El “síndrome quijotesco”

Foto: ©Mirta Rojo

El director y guionista Álvaro Brechner reflexiona sobre sus sensaciones tras ganar el Goya a Mejor Guión Adaptado por La noche de 12 años

 

Por Álvaro Brechner |

Días después de la ceremonia de los Goya, la revista de la Academia me pidió escribir unas líneas sobre el guión de La noche de 12 años. Si me resulta siempre difícil hablar sobre el misterioso proceso al que nos dedicamos, más me costaba pensar qué decir que no haya dicho ya, o sobre mi forma de ver nuestra profesión. Me dieron hasta hoy de noche para enviar, y con pudor no se me ocurría qué escribir ni agregar. Hasta hace unos diez minutos, cuando mi hija Alaia de 10 años se acaba de ir a dormir después de leer juntos el capítulo nueve de la versión en comic de El Quijote ilustrada por Rob Davis. Y me quedé pensando en que quizás yo nunca hubiera hecho cine de no ser por Cervantes. Probablemente sin ese libro –que es mucho más que un libro, porque es un manual de libertad y pensamiento– seríamos muchos los que no podríamos balancearnos entre nuestras angustias, fantasías, dudas, ambiciones, amores y desencantos. Pero ante todo, las ansias de libertad que los individuos poseemos y nuestro miedo al ridiculizante efecto del choque con eso que algunos llaman “realidad”.

Evito sobreanalizar mis películas o sus procesos, pero, pasados los meses y años, me doy cuenta de que siempre vuelvo a lo mismo. A ciertos temas que te poseen y se adueñan a veces a pesar de uno. Y siempre vuelvo al “síndrome quijotesco”, de las batallas que suceden dentro de la mente de un individuo frente a la alienante situación exterior; al uso de la fantasía e imaginación como herramientas de supervivencia; al compañerismo y compromiso con individuos absolutamente distintos a uno pero esenciales para dar sostén a nuestras ansias de espíritus libres.

Creo que cuando uno se lanza a escribir un guión se convierte en una especie de aventurero, de explorador sobre la condición humana. Independientemente de dónde parte, lo único de lo que dispone es de una brújula que le indica el Norte. Un punto al que nunca se llega pero le permite transitar una selva en la que no está nunca seguro de qué es lo que se va a encontrar. En La noche de 12 años la pregunta fundamental era: ¿cómo hace alguien, ante circunstancias extremas que niegan todo aquello que conoce de su existencia, para seguir conservando su condición humana? De alguna forma, creí que la única forma de contar el qué les había pasado era adentrándose en el cómo lo habían vivido.

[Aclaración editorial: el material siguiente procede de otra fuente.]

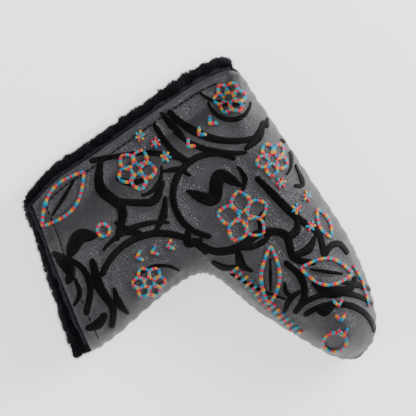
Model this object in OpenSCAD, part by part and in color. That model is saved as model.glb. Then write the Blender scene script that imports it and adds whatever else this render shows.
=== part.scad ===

Cómo traducir esa experiencia sensorial a través de la imagen y sonido, transmutada por una visión distorsionada a través del aislamiento total, era un reto más propio del ámbito de la experiencia que del relato. Me gusta pensar que el cine, en sus vertientes más altas, es un viaje. En turismo uno ve cosas. En el viaje uno las experimenta, y no vuelve igual que como salió.

Mientras escribo estas líneas, vuelvo a pensar en el ingenioso hidalgo. Y me resisto a creer que, tal y como se relata, Alonso Quijano se convirtió en caballero andante por perder el juicio de tanto enfrascarse en la lectura de caballerías. Quiero creer que se convirtió en Quijote por decisión propia de vivir y experimentar en secreto una vida imaginaria. En el fondo, escribimos, leemos, filmamos, vemos y escuchamos para sentir, compensar y sublimar esa tremenda noticia que recibimos al recién llegar a este mundo, y que nos dice que la vida es una sola. Así de grandiosa y así de restringida. Y por eso creo que nos gusta lo que hacemos, porque en el fondo tiene el inmenso e inagotable valor de la inalienable libertad de lo gratuito que nadie puede quitarnos, que se vale por sí misma, porque no deja ser una antojadiza venganza a nuestro fugaz paseo. Al fin y al cabo, somos el fiel reflejo de lo que imaginamos que somos.